**What the task asks:** Of the material below, the lines to be retyped are those from the line containing "const jadeDiscOnStand = new THREE.Group();" through the line containing "if empty is", inclusive; reproduce them exactly.

--- start ---

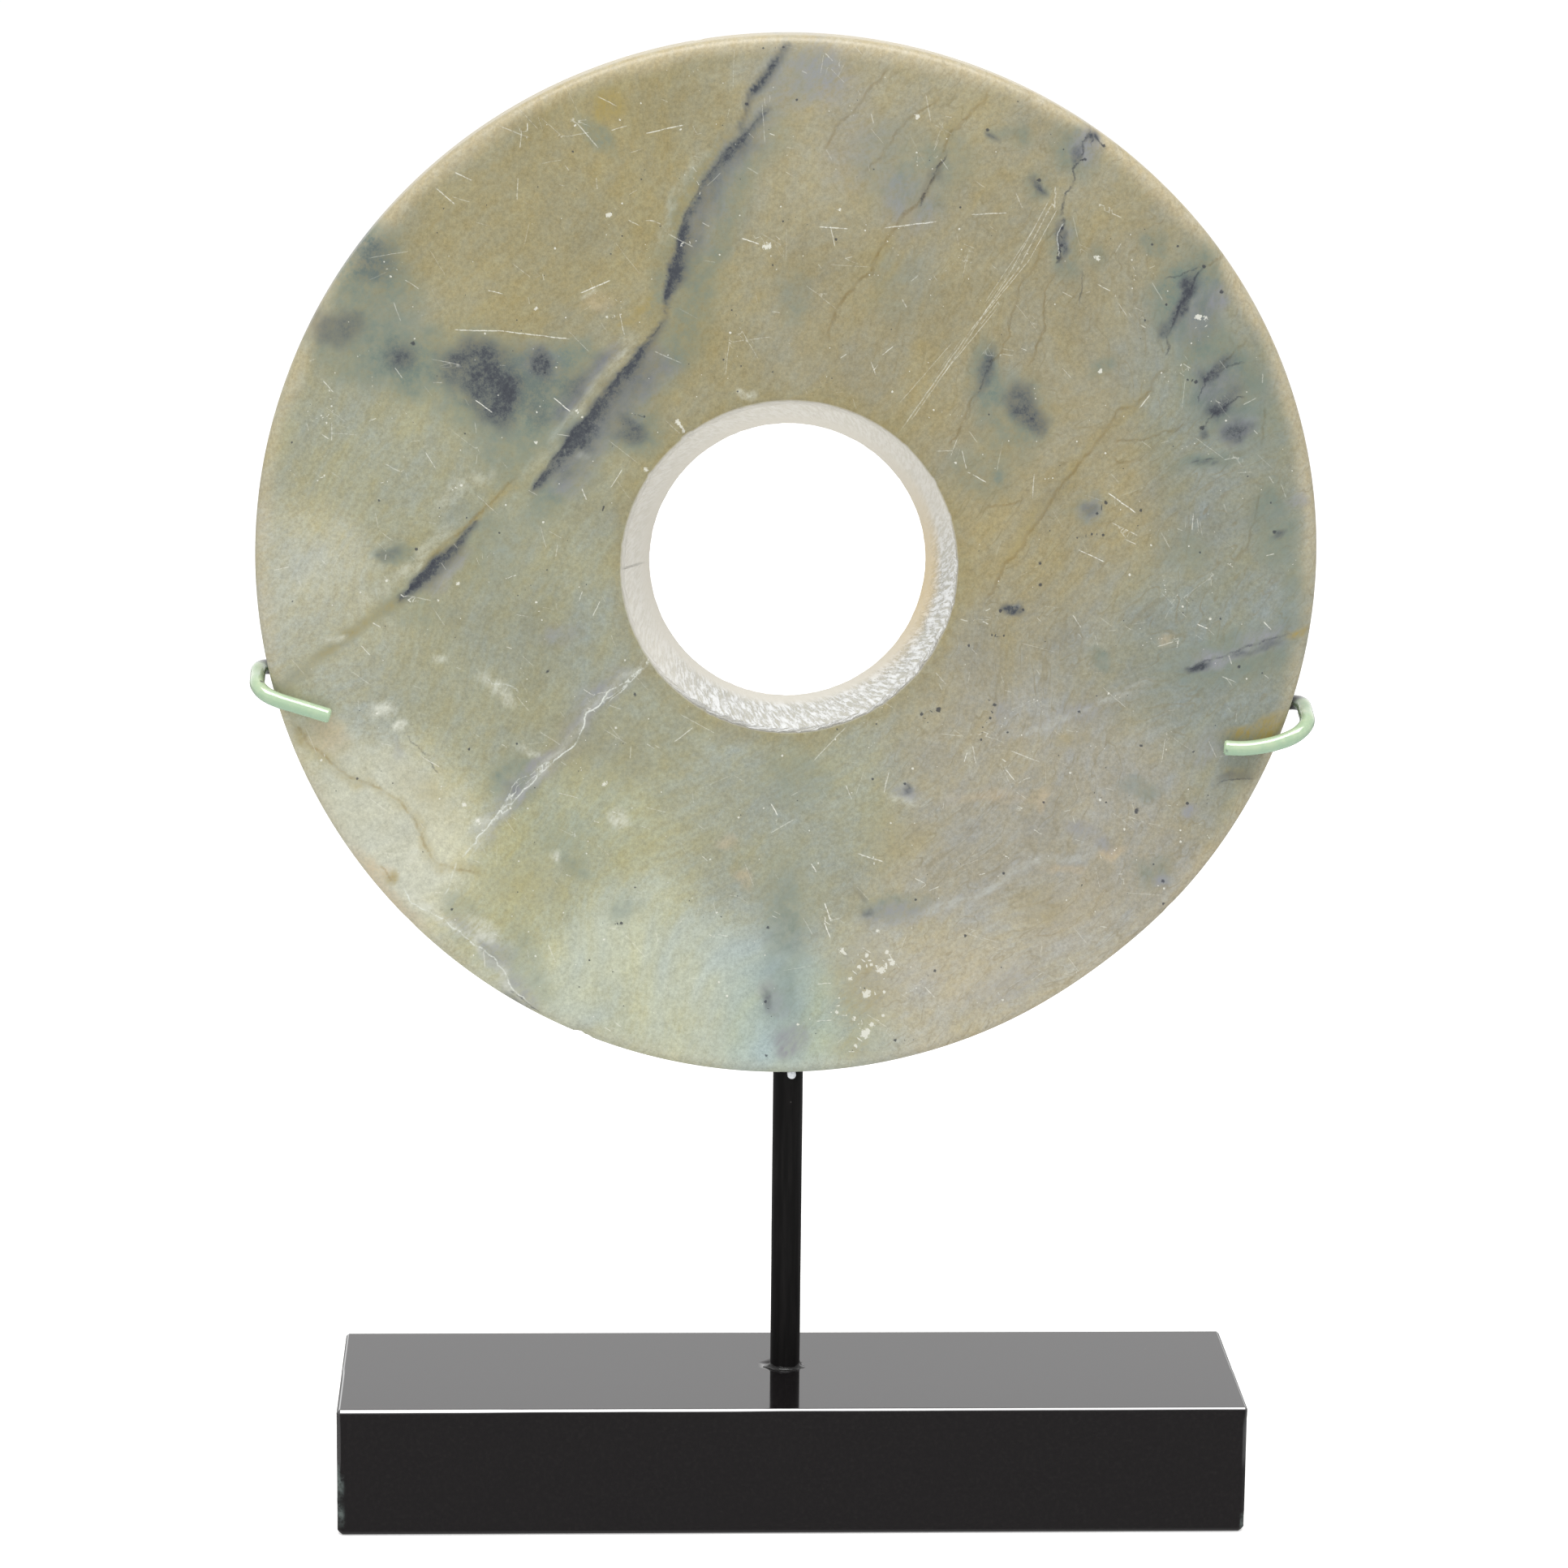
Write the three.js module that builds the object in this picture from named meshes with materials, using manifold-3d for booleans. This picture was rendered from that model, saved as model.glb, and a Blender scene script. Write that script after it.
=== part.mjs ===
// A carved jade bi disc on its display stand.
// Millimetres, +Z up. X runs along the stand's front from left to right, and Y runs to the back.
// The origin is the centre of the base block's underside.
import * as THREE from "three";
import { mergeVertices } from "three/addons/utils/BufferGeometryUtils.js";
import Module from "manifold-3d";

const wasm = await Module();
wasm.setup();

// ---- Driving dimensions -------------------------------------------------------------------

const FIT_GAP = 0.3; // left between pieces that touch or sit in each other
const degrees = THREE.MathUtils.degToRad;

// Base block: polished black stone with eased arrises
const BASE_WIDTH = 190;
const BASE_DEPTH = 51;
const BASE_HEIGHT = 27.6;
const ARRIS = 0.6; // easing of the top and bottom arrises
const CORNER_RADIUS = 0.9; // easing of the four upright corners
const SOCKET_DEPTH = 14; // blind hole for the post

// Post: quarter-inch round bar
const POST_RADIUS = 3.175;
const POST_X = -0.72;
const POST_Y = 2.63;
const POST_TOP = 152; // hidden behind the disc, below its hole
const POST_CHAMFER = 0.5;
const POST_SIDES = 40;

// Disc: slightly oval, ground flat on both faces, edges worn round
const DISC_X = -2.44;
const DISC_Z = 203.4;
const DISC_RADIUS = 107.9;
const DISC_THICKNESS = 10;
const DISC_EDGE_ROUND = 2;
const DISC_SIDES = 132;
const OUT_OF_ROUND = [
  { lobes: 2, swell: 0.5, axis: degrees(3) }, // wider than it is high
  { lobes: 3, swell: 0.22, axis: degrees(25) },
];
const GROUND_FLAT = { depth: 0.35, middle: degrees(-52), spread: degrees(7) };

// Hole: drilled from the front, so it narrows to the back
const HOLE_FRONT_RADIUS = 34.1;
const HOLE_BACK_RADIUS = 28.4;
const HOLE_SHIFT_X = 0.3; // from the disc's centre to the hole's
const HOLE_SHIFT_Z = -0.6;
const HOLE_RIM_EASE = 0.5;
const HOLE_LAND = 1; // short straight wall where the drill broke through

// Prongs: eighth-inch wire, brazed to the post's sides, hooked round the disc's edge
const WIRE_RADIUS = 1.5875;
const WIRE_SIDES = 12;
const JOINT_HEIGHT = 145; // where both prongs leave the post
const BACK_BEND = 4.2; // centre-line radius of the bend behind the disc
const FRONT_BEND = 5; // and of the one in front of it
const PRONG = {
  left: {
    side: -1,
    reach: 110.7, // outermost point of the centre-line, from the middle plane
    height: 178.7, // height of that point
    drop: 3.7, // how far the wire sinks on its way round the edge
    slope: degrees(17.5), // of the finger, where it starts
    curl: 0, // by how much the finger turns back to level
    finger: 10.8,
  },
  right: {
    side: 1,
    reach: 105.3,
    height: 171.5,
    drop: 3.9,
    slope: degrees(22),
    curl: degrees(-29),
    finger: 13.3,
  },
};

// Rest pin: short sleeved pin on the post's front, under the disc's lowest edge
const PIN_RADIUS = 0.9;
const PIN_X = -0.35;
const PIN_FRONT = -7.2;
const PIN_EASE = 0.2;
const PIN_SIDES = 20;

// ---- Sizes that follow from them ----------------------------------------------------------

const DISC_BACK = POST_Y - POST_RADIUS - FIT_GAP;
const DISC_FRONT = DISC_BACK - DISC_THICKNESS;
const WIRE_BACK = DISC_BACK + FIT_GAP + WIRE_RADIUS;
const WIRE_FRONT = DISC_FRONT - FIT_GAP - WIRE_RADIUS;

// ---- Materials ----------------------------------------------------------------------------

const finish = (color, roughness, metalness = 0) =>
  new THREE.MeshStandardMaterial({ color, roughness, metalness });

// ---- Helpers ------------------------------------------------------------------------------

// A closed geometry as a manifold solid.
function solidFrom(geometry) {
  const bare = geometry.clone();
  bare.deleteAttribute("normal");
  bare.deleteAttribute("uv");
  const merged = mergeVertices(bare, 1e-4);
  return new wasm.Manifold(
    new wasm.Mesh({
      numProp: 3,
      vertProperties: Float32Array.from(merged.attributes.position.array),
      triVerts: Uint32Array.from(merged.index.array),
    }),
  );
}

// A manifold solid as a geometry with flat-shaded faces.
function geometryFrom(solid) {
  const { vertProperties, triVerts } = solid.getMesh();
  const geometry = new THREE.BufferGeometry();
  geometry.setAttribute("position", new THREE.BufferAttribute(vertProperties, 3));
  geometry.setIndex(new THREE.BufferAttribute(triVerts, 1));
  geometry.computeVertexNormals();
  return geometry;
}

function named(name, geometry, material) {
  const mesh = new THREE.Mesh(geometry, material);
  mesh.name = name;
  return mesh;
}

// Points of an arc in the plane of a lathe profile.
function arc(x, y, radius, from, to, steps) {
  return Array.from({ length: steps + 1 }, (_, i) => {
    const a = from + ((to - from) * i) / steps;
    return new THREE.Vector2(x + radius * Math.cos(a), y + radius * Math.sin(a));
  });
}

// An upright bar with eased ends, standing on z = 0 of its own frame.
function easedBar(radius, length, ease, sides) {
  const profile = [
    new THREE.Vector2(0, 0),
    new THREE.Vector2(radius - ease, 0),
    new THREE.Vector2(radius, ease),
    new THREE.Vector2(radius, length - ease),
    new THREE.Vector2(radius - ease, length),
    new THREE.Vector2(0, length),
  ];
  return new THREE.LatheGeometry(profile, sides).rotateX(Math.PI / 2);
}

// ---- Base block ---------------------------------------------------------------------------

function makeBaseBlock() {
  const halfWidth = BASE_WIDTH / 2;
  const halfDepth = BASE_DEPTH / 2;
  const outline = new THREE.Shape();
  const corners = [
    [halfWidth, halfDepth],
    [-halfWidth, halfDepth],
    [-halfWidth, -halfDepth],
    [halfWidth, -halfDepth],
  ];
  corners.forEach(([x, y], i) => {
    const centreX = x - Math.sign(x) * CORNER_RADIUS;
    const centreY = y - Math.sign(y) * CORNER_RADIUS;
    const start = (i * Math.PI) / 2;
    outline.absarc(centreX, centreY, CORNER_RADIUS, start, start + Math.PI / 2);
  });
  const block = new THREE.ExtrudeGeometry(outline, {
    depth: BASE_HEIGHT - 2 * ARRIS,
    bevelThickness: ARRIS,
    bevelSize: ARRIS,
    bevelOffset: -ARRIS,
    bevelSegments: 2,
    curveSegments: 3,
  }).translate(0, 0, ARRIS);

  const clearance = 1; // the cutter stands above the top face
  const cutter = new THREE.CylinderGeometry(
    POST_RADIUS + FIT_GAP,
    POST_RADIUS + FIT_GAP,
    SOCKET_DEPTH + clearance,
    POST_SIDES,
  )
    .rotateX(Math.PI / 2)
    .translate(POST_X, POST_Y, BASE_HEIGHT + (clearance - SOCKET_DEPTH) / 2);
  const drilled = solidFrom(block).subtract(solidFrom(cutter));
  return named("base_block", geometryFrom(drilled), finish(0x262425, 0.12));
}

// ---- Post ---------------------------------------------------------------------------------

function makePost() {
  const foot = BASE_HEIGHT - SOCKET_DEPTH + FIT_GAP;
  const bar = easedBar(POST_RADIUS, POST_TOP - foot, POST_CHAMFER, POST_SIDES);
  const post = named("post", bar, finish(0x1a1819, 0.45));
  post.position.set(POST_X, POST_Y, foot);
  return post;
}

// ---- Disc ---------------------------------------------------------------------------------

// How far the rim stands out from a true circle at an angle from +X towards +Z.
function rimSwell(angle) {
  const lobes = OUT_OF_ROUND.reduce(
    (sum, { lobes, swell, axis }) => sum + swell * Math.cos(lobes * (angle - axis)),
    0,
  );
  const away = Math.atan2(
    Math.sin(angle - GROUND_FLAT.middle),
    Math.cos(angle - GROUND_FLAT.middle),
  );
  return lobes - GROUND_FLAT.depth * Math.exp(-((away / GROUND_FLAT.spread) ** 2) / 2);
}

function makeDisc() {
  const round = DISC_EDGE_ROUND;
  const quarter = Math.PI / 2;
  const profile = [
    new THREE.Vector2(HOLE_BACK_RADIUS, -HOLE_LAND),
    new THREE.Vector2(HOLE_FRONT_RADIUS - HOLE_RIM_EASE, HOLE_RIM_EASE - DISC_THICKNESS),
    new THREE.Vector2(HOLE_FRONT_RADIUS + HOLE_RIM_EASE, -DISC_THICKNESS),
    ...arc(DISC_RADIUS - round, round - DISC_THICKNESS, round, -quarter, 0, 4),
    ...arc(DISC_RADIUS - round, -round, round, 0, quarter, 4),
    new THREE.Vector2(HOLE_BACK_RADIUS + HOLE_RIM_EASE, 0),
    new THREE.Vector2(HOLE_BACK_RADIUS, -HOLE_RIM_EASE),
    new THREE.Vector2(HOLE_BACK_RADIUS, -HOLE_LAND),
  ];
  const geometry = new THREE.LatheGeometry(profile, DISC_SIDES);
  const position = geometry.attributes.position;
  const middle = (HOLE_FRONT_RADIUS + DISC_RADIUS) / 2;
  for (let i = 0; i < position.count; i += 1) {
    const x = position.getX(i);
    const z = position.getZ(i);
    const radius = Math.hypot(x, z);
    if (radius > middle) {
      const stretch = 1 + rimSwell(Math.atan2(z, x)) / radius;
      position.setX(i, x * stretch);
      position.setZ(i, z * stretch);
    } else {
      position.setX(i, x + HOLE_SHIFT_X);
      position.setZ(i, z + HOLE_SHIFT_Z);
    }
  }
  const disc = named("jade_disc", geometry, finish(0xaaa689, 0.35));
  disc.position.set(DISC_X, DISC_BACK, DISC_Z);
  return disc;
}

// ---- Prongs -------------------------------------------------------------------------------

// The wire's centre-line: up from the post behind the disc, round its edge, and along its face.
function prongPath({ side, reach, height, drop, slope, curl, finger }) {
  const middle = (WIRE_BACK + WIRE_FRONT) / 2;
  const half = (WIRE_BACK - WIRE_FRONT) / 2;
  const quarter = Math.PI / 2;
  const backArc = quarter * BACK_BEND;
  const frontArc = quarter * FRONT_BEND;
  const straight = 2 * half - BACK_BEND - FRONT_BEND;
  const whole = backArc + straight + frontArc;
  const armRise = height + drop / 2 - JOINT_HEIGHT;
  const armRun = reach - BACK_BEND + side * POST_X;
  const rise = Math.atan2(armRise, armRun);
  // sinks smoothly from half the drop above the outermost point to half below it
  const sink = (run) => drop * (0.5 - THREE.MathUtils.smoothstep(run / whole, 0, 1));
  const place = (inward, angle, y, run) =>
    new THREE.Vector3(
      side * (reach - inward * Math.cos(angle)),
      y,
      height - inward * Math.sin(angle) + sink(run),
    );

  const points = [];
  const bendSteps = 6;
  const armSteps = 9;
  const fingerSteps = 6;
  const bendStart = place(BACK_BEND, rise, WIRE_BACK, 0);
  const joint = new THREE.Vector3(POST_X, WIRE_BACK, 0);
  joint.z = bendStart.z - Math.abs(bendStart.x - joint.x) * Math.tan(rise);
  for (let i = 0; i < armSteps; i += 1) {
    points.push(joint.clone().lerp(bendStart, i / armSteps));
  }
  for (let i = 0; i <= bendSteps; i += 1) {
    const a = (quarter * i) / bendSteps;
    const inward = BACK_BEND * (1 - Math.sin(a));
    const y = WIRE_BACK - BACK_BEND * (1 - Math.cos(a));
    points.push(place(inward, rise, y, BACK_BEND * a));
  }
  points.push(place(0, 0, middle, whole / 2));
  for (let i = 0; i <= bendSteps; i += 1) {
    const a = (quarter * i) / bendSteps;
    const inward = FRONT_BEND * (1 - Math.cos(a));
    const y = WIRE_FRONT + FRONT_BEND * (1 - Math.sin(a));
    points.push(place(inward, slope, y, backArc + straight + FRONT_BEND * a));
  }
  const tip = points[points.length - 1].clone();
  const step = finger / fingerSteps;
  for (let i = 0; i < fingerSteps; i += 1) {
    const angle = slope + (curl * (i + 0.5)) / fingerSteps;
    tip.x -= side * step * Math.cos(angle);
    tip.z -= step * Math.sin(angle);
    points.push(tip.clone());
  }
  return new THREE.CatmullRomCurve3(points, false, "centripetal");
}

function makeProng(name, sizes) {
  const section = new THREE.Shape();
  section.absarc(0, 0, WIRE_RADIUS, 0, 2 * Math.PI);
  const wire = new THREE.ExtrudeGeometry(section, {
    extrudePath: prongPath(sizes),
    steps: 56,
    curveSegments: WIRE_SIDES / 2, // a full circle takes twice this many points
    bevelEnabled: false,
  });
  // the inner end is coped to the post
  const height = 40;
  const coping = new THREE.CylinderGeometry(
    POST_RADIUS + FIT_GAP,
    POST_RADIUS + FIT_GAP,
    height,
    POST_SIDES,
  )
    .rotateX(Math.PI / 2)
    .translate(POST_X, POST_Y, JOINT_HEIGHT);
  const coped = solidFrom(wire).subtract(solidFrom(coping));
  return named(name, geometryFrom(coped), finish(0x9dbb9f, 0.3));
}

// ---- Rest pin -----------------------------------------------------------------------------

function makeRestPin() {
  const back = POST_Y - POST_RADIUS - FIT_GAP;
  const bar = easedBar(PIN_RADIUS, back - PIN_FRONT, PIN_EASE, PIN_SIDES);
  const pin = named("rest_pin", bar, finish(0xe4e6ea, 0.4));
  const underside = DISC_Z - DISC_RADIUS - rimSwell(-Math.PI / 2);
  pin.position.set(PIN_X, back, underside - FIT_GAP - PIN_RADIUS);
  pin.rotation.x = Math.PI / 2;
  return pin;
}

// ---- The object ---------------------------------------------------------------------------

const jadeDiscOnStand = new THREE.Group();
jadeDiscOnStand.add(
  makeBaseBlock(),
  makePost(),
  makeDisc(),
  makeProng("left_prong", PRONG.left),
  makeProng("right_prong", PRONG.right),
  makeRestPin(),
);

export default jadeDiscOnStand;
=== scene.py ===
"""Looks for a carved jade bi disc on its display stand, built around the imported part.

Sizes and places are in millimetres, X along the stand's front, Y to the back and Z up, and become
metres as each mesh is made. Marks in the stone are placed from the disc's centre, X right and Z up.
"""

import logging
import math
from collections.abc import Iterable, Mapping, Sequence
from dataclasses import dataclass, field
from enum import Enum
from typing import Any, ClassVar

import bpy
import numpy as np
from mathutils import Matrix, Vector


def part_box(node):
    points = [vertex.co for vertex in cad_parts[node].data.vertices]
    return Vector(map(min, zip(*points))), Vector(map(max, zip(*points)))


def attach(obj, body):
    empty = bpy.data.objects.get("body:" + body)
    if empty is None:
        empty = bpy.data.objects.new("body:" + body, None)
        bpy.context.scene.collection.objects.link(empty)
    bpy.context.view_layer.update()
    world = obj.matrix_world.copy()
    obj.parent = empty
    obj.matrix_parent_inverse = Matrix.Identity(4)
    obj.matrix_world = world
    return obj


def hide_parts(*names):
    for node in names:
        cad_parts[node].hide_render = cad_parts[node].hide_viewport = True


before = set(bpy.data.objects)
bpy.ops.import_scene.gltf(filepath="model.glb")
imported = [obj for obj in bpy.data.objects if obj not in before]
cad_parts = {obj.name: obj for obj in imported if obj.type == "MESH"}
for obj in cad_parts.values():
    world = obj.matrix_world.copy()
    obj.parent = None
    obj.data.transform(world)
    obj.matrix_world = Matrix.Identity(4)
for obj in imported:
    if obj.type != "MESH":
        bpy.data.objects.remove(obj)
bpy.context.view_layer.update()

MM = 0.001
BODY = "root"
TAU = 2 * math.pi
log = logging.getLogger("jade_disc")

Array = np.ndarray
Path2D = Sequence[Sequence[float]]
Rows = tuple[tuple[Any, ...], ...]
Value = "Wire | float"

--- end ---

**Result of the task:**
const jadeDiscOnStand = new THREE.Group();
jadeDiscOnStand.add(
  makeBaseBlock(),
  makePost(),
  makeDisc(),
  makeProng("left_prong", PRONG.left),
  makeProng("right_prong", PRONG.right),
  makeRestPin(),
);

export default jadeDiscOnStand;
=== scene.py ===
"""Looks for a carved jade bi disc on its display stand, built around the imported part.

Sizes and places are in millimetres, X along the stand's front, Y to the back and Z up, and become
metres as each mesh is made. Marks in the stone are placed from the disc's centre, X right and Z up.
"""

import logging
import math
from collections.abc import Iterable, Mapping, Sequence
from dataclasses import dataclass, field
from enum import Enum
from typing import Any, ClassVar

import bpy
import numpy as np
from mathutils import Matrix, Vector


def part_box(node):
    points = [vertex.co for vertex in cad_parts[node].data.vertices]
    return Vector(map(min, zip(*points))), Vector(map(max, zip(*points)))


def attach(obj, body):
    empty = bpy.data.objects.get("body:" + body)
    if empty is None:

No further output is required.